[Stored records]
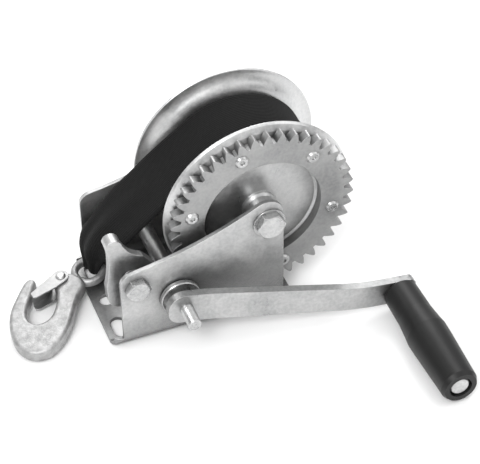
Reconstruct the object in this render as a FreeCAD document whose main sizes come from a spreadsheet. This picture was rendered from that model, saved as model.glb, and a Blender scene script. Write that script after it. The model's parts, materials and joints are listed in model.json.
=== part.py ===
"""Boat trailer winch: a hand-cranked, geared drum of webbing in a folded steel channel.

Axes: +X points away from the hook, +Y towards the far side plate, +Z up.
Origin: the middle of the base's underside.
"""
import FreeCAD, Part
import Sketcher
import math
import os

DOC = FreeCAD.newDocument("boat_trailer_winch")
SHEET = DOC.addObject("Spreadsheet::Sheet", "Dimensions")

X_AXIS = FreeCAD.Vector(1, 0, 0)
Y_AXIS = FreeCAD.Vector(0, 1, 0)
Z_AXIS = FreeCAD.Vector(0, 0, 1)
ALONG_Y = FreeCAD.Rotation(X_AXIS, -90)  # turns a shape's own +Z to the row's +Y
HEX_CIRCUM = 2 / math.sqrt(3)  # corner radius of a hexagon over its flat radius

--

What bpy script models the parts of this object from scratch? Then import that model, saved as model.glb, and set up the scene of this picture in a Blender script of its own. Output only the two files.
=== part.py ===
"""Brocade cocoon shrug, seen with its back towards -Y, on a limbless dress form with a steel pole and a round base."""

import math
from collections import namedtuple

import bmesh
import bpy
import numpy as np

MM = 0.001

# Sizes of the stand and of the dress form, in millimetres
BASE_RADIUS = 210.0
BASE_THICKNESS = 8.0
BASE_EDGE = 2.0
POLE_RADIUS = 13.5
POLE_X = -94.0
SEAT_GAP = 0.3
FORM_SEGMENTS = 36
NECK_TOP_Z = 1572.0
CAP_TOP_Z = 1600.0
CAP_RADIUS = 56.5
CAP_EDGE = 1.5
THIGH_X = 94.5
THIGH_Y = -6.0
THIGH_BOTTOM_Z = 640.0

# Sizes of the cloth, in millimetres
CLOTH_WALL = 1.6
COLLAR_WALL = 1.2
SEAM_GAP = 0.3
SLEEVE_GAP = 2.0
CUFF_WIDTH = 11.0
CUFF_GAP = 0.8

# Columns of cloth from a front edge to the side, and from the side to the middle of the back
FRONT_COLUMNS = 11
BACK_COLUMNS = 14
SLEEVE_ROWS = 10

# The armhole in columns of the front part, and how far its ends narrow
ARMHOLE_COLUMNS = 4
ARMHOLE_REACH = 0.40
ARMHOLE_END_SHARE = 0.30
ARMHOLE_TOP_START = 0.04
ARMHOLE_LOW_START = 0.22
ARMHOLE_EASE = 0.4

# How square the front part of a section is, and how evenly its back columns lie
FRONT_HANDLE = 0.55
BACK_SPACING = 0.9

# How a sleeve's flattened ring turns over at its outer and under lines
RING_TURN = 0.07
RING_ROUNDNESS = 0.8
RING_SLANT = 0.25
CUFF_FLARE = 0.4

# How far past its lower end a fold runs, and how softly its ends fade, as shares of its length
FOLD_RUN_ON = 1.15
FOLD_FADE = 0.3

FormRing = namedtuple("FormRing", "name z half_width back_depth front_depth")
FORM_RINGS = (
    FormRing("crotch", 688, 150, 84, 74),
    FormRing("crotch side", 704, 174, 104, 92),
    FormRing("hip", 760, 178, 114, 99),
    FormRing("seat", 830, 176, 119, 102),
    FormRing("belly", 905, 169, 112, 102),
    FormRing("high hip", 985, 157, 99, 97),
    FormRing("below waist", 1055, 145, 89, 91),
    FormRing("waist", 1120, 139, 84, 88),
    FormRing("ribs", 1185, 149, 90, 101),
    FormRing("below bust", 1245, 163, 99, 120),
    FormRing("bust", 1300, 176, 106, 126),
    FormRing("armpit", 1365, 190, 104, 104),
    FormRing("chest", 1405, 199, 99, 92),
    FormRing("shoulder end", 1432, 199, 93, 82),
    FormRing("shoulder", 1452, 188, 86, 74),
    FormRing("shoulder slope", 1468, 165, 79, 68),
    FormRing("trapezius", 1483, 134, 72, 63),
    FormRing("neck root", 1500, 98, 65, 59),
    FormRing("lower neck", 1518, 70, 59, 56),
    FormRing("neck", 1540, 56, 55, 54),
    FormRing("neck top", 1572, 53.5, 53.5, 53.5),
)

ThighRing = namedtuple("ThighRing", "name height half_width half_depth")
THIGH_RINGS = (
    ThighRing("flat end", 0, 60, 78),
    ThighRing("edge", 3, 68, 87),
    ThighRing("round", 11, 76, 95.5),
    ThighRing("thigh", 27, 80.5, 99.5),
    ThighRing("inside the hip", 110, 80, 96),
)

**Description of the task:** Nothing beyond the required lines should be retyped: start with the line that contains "Reconstruct the object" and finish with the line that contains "HEX_CIRCUM = 2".

**Correct response:**
Reconstruct the object in this render as a FreeCAD document whose main sizes come from a spreadsheet. This picture was rendered from that model, saved as model.glb, and a Blender scene script. Write that script after it. The model's parts, materials and joints are listed in model.json.
=== part.py ===
"""Boat trailer winch: a hand-cranked, geared drum of webbing in a folded steel channel.

Axes: +X points away from the hook, +Y towards the far side plate, +Z up.
Origin: the middle of the base's underside.
"""
import FreeCAD, Part
import Sketcher
import math
import os

DOC = FreeCAD.newDocument("boat_trailer_winch")
SHEET = DOC.addObject("Spreadsheet::Sheet", "Dimensions")

X_AXIS = FreeCAD.Vector(1, 0, 0)
Y_AXIS = FreeCAD.Vector(0, 1, 0)
Z_AXIS = FreeCAD.Vector(0, 0, 1)
ALONG_Y = FreeCAD.Rotation(X_AXIS, -90)  # turns a shape's own +Z to the row's +Y
HEX_CIRCUM = 2 / math.sqrt(3)  # corner radius of a hexagon over its flat radius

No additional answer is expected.